There are many divisions, depending on who is keeping score, but the primary three types of riding are cross-country, trail, and all-mountain, or enduro riding.
One of the main differences in the three types of mountain bikes is the “travel” of the suspension, that is, how much the shock absorbers move while the bike is in use on the trail. For cross-country bikes, generally, 80-120 mm of movement is the standard.
Cross-country mountain bikes can be divided further into two sub-categories racing and long distance riding. Naturally, bikes specifically designed for racing may tend to be in a higher price range, as the components and materials are made to be stronger and lighter.
A lot of the budget mountain bikes featured here are for trail riding. Typically, these bikes feature 100-150mm travel in the suspension, perfect for absorbing the bumps and impacts of mountain biking on rough terrain.

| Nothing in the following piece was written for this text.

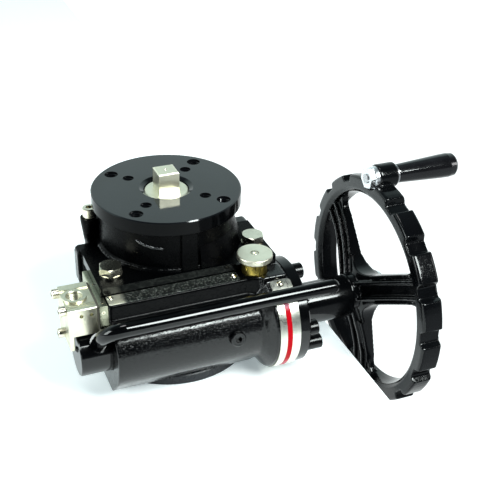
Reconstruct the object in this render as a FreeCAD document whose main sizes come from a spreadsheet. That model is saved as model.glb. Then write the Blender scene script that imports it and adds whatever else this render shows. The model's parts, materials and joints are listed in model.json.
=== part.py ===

Many riders enjoy a wide variety of terrain, from soft sand or wet dirt to hard-packed trails with rocky or gravel surfaces. A well-built, all-purpose trail bike with a good amount of suspension travel is ideal for most mountain bikers.
All-mountain or Enduro
Riders who enjoy tough technical trails and rapid descents often ride an all-mountain or Enduro type bike. Enduro bikes typically have 140-160 mm travel in their suspensions to absorb hard bumps and shocks on rough trails at full speed.
Many of the bikes in this category tend to have high-end components and carbon-alloy frames. These premium components push the entry price point above most people’s idea of a reasonable budget mountain bike.
Get Out There And Get Dirty
The mountain biking market has developed into a major specialty area, with options for all types of riders, from people just getting into the sport to those ready to leap a different style of riding.
Knowledge is power when you are making a buying decision, especially when you are hunting for the best cheap mountain bike on the market. With some smart shopping skills and a little help from us, hopefully, you’ll find it easier to pick up a very good quality budget mountain bike. Happy shopping!